“He fell off a bluff and died, and that really knocked me round,” said Hamiora.
“That made me realise that you better like what you do, otherwise you shouldn’t be doing it. Because that’s a reality of working in the bush.”
As much as rangers focused on health and safety, the bush wasn’t a controlled environment and there were risks, he said.
In case his friend’s death wasn’t enough, Hamiora had his own brush with a bluff afterwards.
“I fell off one down in Fiordland and I busted my leg. It was like a proper freefall drop where you have time mid-air to think, and so it was quite a big one.
“I landed on a mossy rock and luckily the moss allowed me to sort of skid on it instead of taking the full impact. But yeah, that was pretty bad.”
He walked to a hut using his rifle as a crutch.
After a night in the hut with no sleeping bag, he was picked up by a rescue helicopter after news of his fall got through via radio.

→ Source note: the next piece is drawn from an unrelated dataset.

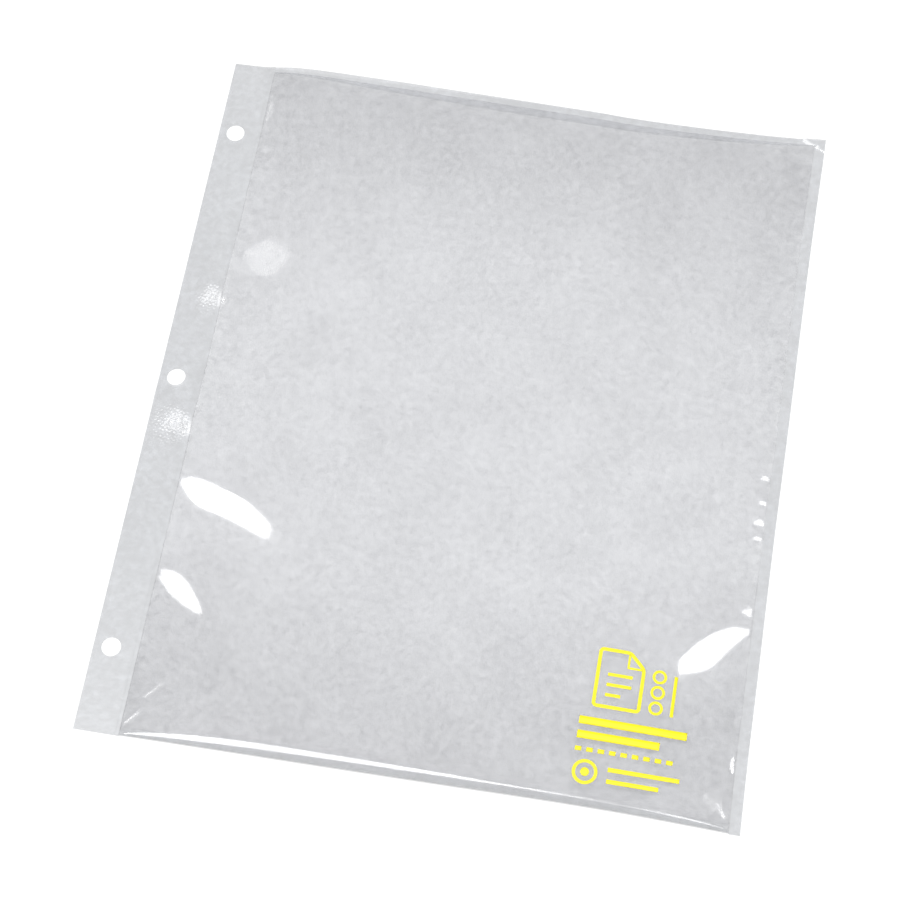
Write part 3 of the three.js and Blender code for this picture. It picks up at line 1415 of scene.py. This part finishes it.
@dataclass(frozen=True)
class Studio:
    """A white table under two long softboxes and one small one, and the camera above its near edge.

    The table top lies a little below the sleeve, by its drop in millimetres. The camera's turn is in degrees.
    """

    softboxes: tuple[Softbox, ...] = (
        Softbox("left_softbox", (-0.425, -0.06, 1.2), (1.05, 0.14), 10.5),
        Softbox("right_softbox", (0.545, -0.06, 1.2), (0.69, 0.14), 6.4),
        Softbox("far_softbox", (-0.562, 0.95, 1.2), (0.12, 0.12), 0.42),
    )
    room_light: float = 0.44
    floor_size: float = 12.0
    floor_drop: float = 0.2
    floor_glow: float = 0.85
    floor_colour: str = "#8c8c8c"
    camera_place: tuple[float, float, float] = (0.0722, -0.3316, 0.7621)
    camera_turn: tuple[float, float, float] = (23.216, 1.639, 9.770)
    camera_lens: float = 89.53

    @staticmethod
    def seen_ray(tree: NodeTree) -> NodeSocket:
        """Finds the rays that show a backdrop, which are camera, mirror and glass rays.

        Args:
            tree: The tree that gets the nodes.

        Returns:
            A share that is 1 for such a ray and 0 for any other.
        """
        ray = add_node(tree, "ShaderNodeLightPath")
        seen = ray.outputs["Is Camera Ray"]
        for kind in ("Is Glossy Ray", "Is Transmission Ray"):
            either = add_node(tree, "ShaderNodeMath", {0: seen, 1: ray.outputs[kind]}, operation="MAXIMUM")
            seen = either.outputs[0]
        return seen

    def lay_floor(self) -> None:
        """Lays the white table top, which keeps the sleeve's shadow."""
        half = self.floor_size / 2
        corners = [(-half, -half), (half, -half), (half, half), (-half, half)]
        mesh = bpy.data.meshes.new("table_top")
        mesh.from_pydata([(x, y, -self.floor_drop * MM) for x, y in corners], [], [(0, 1, 2, 3)])
        material, tree, shader = new_material("white_table")
        seen = {0: self.seen_ray(tree), 1: self.floor_glow}
        glow = add_node(tree, "ShaderNodeMath", seen, operation="MULTIPLY")
        finish = {
            "Base Color": linear(self.floor_colour),
            "Roughness": 1.0,
            "Specular IOR Level": 0.0,
            "Emission Color": linear(WHITE),
            "Emission Strength": glow.outputs[0],
        }
        set_inputs(tree, shader, finish)
        mesh.materials.append(material)
        floor = new_object("table_top", mesh)

    def light_room(self) -> None:
        """Sets the even light of the room, which looks white behind the sleeve."""
        world = bpy.data.worlds.new("studio")
        world.use_nodes = True
        tree = world.node_tree
        tree.nodes.clear()
        seen = {"Value": self.seen_ray(tree), "To Min": self.room_light, "To Max": 1.0}
        light = {"Strength": add_node(tree, "ShaderNodeMapRange", seen).outputs[0], "Color": linear(WHITE)}
        back = add_node(tree, "ShaderNodeBackground", light)
        add_node(tree, "ShaderNodeOutputWorld", {"Surface": back.outputs[0]})
        bpy.context.scene.world = world

    def place_camera(self) -> None:
        """Sets the camera up where the photograph was taken from."""
        lens = bpy.data.cameras.new("camera")
        lens.lens = self.camera_lens
        camera = new_object("camera", lens)
        camera.location = self.camera_place
        camera.rotation_euler = [math.radians(turn) for turn in self.camera_turn]
        bpy.context.scene.camera = camera

    def make(self) -> None:
        """Sets up the table, the lamps, the room's light and the camera."""
        self.place_camera()
        self.lay_floor()
        self.light_room()
        for softbox in self.softboxes:
            softbox.make()
        bpy.context.scene.view_settings.view_transform = "Standard"


def main() -> None:
    """Builds the sleeve's films, weld and mark on the frame, and the studio round them."""
    logging.basicConfig(level=logging.INFO, format="%(name)s: %(message)s")
    Studio().make()
    sizes = Sizes.of_frame()
    bow, lie = Bow(sizes), Lie(sizes)
    stacked = CalenderedVinyl("vinyl_film_stacked", Layers.STACKED).build()
    greys = {"haze_dark": "#5f656f", "haze_light": "#bcc2cc", "contrast": 2.3}
    alone = CalenderedVinyl(
        "vinyl_film_alone",
        Layers.ALONE,
        haze_share_and_painted_rim_shade=(0.14, 0.14),
        peel_depth=3.5e-5,
        roughness=0.27,
        **greys,
    ).build()
    welded = CalenderedVinyl("vinyl_weld", Layers.WELDED, haze_share_and_painted_rim_shade=(0.2, 0.2), **greys).build()
    # Painted shade: a darker, duller copy of the film's finish for the round of the fold.
    greys |= {"haze_dark": "#6f737b", "haze_light": "#adb2ba"}
    painted_fold_shade = CalenderedVinyl("vinyl_film_painted_fold_shade", Layers.PAINTED_FOLD_SHADE, haze_share_and_painted_rim_shade=(0.3, 0.3), **greys).build()
    front = FrontFilm(sizes, bow, lie).make(stacked, painted_fold_shade)
    pieces = [
        front,
        BackFilm(sizes, bow, lie).make(stacked, alone),
        StripFilm(sizes, lie).make(alone),
        RightWeld(sizes, bow, lie).make(welded),
        PrintedMark(sizes).make(front, ScreenInk().build()),
    ]
    for piece in pieces:
        log.info("%s: %d faces", piece.name, len(piece.data.polygons))


if __name__ == "__main__":
    main()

The fall tested and strengthened his resolve.
“It put the s.... up me, this job is real.
“But for me, it goes to show that I’ve made a conscious decision in my life, that biodiversity is important to me. It is a commitment in my life. And it is even more so when you know what could happen.”
Having been pushed beyond what he thought he was capable of by deep gullies, cold winds and rock, ignorant of human comfort, Hamiora decided it was time to come to the East Coast.
“Here the rivers are loaded full of food, the hills are more hospitable. The way the typography works, for me, it feels much more welcoming.”
His early years were spent hunting with his koro, who he remembers saying, “It’s good to go away and get different perspectives, and then come back and implement them at home.”
His mother Michelle Vette is a nurse and his father Clayton Gibson was a school teacher at Gisborne Boys’ High and then Campion. He was also a teacher at the first Rudolf Steiner School in Gisborne in Valley Road in the 1980s.
His father would take school students into the back country on hikes and Hamiora would tag along.
The family grew up at Okitu, on land where an old glue factory once stood. Growing up, Hamiora would find horse hooves in the weeds.
When his koro passed away, Hamiora’s parents decided to move to Hawke’s Bay where he attended the Rudolf Steiner school, which he says helped give him a strong foundation in life.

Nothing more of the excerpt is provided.